What makes Mr Engel's tactile eyewitness accounts valuable is that they are fuel-injected with his knowledge of the history and politics of the region. His analysis is so acute that the reader wishes the book had been more expansive.

He places events he covered in context with the tangled history of West Asia: its centuries-old clash with the West, and the fallout that the arbitrary borders drawn by the European powers after World War I would have on the nation-states carved out of the Ottoman Empire. He provides a succinct account of how George W Bush's decision to invade Iraq - without a legitimate casus belli - opened a Pandora's box of tragedy and mayhem.

Hussein was the first of what Mr Engel calls West Asia's "big men" to fall; Zine el-Abidine ben Ali of Tunisia, Mubarak and Qaddafi would soon follow, as the Arab Spring swept like a wildfire from country to country. By invading and ineptly occupying Iraq, Mr Engel writes, the Bush administration "broke the status quo that had existed since 1967" in the region. And Barack Obama, "elected by a public opposed to more adventurism" there, "broke the status quo even further through inconsistent action" - encouraging uprisings in the name of democracy in Egypt, supporting rebels with force in Libya, and wavering on Syria.

In recounting these, Mr Engel pauses now and then to speculate about an assortment of what-ifs. Whether the reader agrees with all his assessments, they are rooted in his understanding of the region and are never less than compelling. Though he rebukes the Obama administration for sending mixed signals, he argues that military intervention in Syria would have probably turned into another quagmire.
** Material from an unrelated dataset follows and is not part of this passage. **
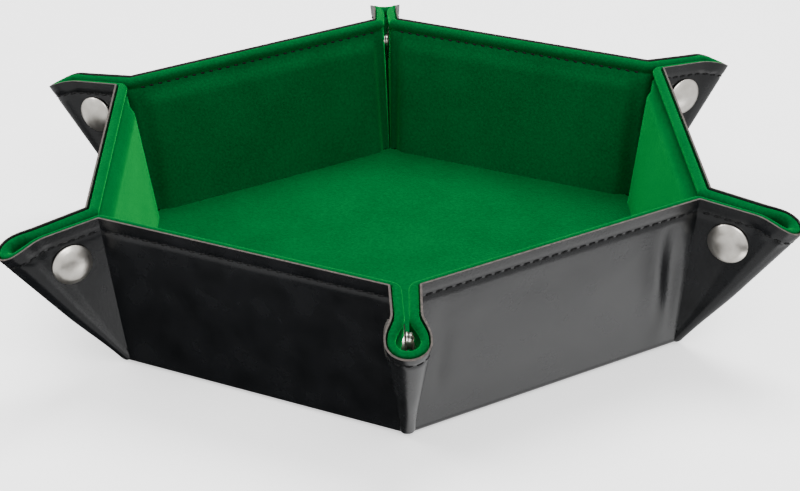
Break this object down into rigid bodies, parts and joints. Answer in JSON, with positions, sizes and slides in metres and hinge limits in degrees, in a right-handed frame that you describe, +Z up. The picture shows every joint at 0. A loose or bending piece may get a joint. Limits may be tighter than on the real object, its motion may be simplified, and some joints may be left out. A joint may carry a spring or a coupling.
{
  "type": "folding dice tray",
  "caption": "Hexagonal folding tray with leather outside and velvet inside; pinched, snapped corners hold its walls up, and it opens flat.",
  "frame": {"origin": "centre of the tray on the surface that it stands on", "axes": "+Z up out of the tray, two opposite corners on the Y axis, two opposite walls facing along X"},
  "size_m": [0.2284, 0.2592, 0.0521],
  "materials": {
    "leather": "semi-gloss black polyurethane-coated leather, smooth with a fine grain",
    "board": "raw greyboard stiffener",
    "lining": "short-pile green velvet on thin foam",
    "snap_metal": "satin nickel plate on stamped steel"
  },
  "bodies": {
    "floor": {"floor_leather": "leather", "floor_board": "board", "floor_lining": "lining"},
    "wall_1": {"wall_1_leather": "leather", "wall_1_board": "board", "wall_1_lining": "lining"},
    "wall_2": {"wall_2_leather": "leather", "wall_2_board": "board", "wall_2_lining": "lining"},
    "wall_3": {"wall_3_leather": "leather", "wall_3_board": "board", "wall_3_lining": "lining"},
    "wall_4": {"wall_4_leather": "leather", "wall_4_board": "board", "wall_4_lining": "lining"},
    "wall_5": {"wall_5_leather": "leather", "wall_5_board": "board", "wall_5_lining": "lining"},
    "wall_6": {"wall_6_leather": "leather", "wall_6_board": "board", "wall_6_lining": "lining"},
    "gusset_1_a": {"gusset_1_a_leather": "leather", "gusset_1_a_lining": "lining", "snap_1_socket": "snap_metal"},
    "gusset_1_b": {"gusset_1_b_leather": "leather", "gusset_1_b_lining": "lining", "snap_1_stud": "snap_metal"},
    "gusset_2_a": {"gusset_2_a_leather": "leather", "gusset_2_a_lining": "lining", "snap_2_socket": "snap_metal"},
    "gusset_2_b": {"gusset_2_b_leather": "leather", "gusset_2_b_lining": "lining", "snap_2_stud": "snap_metal"},
    "gusset_3_a": {"gusset_3_a_leather": "leather", "gusset_3_a_lining": "lining", "snap_3_socket": "snap_metal"},
    "gusset_3_b": {"gusset_3_b_leather": "leather", "gusset_3_b_lining": "lining", "snap_3_stud": "snap_metal"},
    "gusset_4_a": {"gusset_4_a_leather": "leather", "gusset_4_a_lining": "lining", "snap_4_socket": "snap_metal"},
    "gusset_4_b": {"gusset_4_b_leather": "leather", "gusset_4_b_lining": "lining", "snap_4_stud": "snap_metal"},
    "gusset_5_a": {"gusset_5_a_leather": "leather", "gusset_5_a_lining": "lining", "snap_5_socket": "snap_metal"},
    "gusset_5_b": {"gusset_5_b_leather": "leather", "gusset_5_b_lining": "lining", "snap_5_stud": "snap_metal"},
    "gusset_6_a": {"gusset_6_a_leather": "leather", "gusset_6_a_lining": "lining", "snap_6_socket": "snap_metal"},
    "gusset_6_b": {"gusset_6_b_leather": "leather", "gusset_6_b_lining": "lining", "snap_6_stud": "snap_metal"}
  },
  "joints": [
    {"name": "wall_1_fold", "type": "hinge", "parent": "floor", "child": "wall_1", "pos_m": [0.08141, 0, 0.003], "axis": [0, 1, 0], "range_deg": [0, 81.8]},
    {"name": "wall_2_fold", "type": "hinge", "parent": "floor", "child": "wall_2", "pos_m": [0.0407, 0.0705, 0.003], "axis": [-0.866, 0.5, 0], "range_deg": [0, 81.8]},
    {"name": "wall_3_fold", "type": "hinge", "parent": "floor", "child": "wall_3", "pos_m": [-0.0407, 0.0705, 0.003], "axis": [-0.866, -0.5, 0], "range_deg": [0, 81.8]},
    {"name": "wall_4_fold", "type": "hinge", "parent": "floor", "child": "wall_4", "pos_m": [-0.08141, 0, 0.003], "axis": [0, -1, 0], "range_deg": [0, 81.8]},
    {"name": "wall_5_fold", "type": "hinge", "parent": "floor", "child": "wall_5", "pos_m": [-0.0407, -0.0705, 0.003], "axis": [0.866, -0.5, 0], "range_deg": [0, 81.8]},
    {"name": "wall_6_fold", "type": "hinge", "parent": "floor", "child": "wall_6", "pos_m": [0.0407, -0.0705, 0.003], "axis": [0.866, 0.5, 0], "range_deg": [0, 81.8]},
    {"name": "gusset_1_a_crease", "type": "hinge", "parent": "wall_1", "child": "gusset_1_a", "pos_m": [0.08444, 0.04625, 0.003], "axis": [0.1426, 0.0256, 0.9895], "range_deg": [0, 58.98]},
    {"name": "gusset_1_b_fold", "type": "hinge", "parent": "gusset_1_a", "child": "gusset_1_b", "pos_m": [0.08418, 0.0486, 0.003], "axis": [-0.5127, -0.296, -0.8059], "range_deg": [0, 174.99]},
    {"name": "gusset_2_a_crease", "type": "hinge", "parent": "wall_2", "child": "gusset_2_a", "pos_m": [0.00216, 0.09625, 0.003], "axis": [0.0491, 0.1363, 0.9895], "range_deg": [0, 58.98]},
    {"name": "gusset_2_b_fold", "type": "hinge", "parent": "gusset_2_a", "child": "gusset_2_b", "pos_m": [0, 0.09721, 0.003], "axis": [0, -0.592, -0.8059], "range_deg": [0, 174.99]},
    {"name": "gusset_3_a_crease", "type": "hinge", "parent": "wall_3", "child": "gusset_3_a", "pos_m": [-0.08227, 0.05, 0.003], "axis": [-0.0935, 0.1107, 0.9895], "range_deg": [0, 58.98]},
    {"name": "gusset_3_b_fold", "type": "hinge", "parent": "gusset_3_a", "child": "gusset_3_b", "pos_m": [-0.08418, 0.0486, 0.003], "axis": [0.5127, -0.296, -0.8059], "range_deg": [0, 174.99]},
    {"name": "gusset_4_a_crease", "type": "hinge", "parent": "wall_4", "child": "gusset_4_a", "pos_m": [-0.08444, -0.04625, 0.003], "axis": [-0.1426, -0.0256, 0.9895], "range_deg": [0, 58.98]},
    {"name": "gusset_4_b_fold", "type": "hinge", "parent": "gusset_4_a", "child": "gusset_4_b", "pos_m": [-0.08418, -0.0486, 0.003], "axis": [0.5127, 0.296, -0.8059], "range_deg": [0, 174.99]},
    {"name": "gusset_5_a_crease", "type": "hinge", "parent": "wall_5", "child": "gusset_5_a", "pos_m": [-0.00216, -0.09625, 0.003], "axis": [-0.0491, -0.1363, 0.9895], "range_deg": [0, 58.98]},
    {"name": "gusset_5_b_fold", "type": "hinge", "parent": "gusset_5_a", "child": "gusset_5_b", "pos_m": [0, -0.09721, 0.003], "axis": [0, 0.592, -0.8059], "range_deg": [0, 174.99]},
    {"name": "gusset_6_a_crease", "type": "hinge", "parent": "wall_6", "child": "gusset_6_a", "pos_m": [0.08227, -0.05, 0.003], "axis": [0.0935, -0.1107, 0.9895], "range_deg": [0, 58.98]},
    {"name": "gusset_6_b_fold", "type": "hinge", "parent": "gusset_6_a", "child": "gusset_6_b", "pos_m": [0.08418, -0.0486, 0.003], "axis": [-0.5127, 0.296, -0.8059], "range_deg": [0, 174.99]}
  ],
  "couplings": [
    {"joint": "wall_2_fold", "follows": "wall_1_fold", "ratio": 1},
    {"joint": "wall_3_fold", "follows": "wall_1_fold", "ratio": 1},
    {"joint": "wall_4_fold", "follows": "wall_1_fold", "ratio": 1},
    {"joint": "wall_5_fold", "follows": "wall_1_fold", "ratio": 1},
    {"joint": "wall_6_fold", "follows": "wall_1_fold", "ratio": 1},
    {"joint": "gusset_1_a_crease", "follows": "wall_1_fold", "ratio": 0.72093},
    {"joint": "gusset_1_b_fold", "follows": "wall_1_fold", "ratio": 2.1391},
    {"joint": "gusset_2_a_crease", "follows": "wall_1_fold", "ratio": 0.72093},
    {"joint": "gusset_2_b_fold", "follows": "wall_1_fold", "ratio": 2.1391},
    {"joint": "gusset_3_a_crease", "follows": "wall_1_fold", "ratio": 0.72093},
    {"joint": "gusset_3_b_fold", "follows": "wall_1_fold", "ratio": 2.1391},
    {"joint": "gusset_4_a_crease", "follows": "wall_1_fold", "ratio": 0.72093},
    {"joint": "gusset_4_b_fold", "follows": "wall_1_fold", "ratio": 2.1391},
    {"joint": "gusset_5_a_crease", "follows": "wall_1_fold", "ratio": 0.72093},
    {"joint": "gusset_5_b_fold", "follows": "wall_1_fold", "ratio": 2.1391},
    {"joint": "gusset_6_a_crease", "follows": "wall_1_fold", "ratio": 0.72093},
    {"joint": "gusset_6_b_fold", "follows": "wall_1_fold", "ratio": 2.1391}
  ]
}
As for the future of the region, he predicts that "new dictators will offer themselves as an alternative to the horrors of ISIS."

It is a grim vision of the future. These new dictators, Mr Engel suggests, "will likely be worse than the old strongmen because they'll be able to use new technologies to identify and hunt down their enemies," and "they will have the ability to point to the ugliness of recent history as a justification for taking their citizens' rights."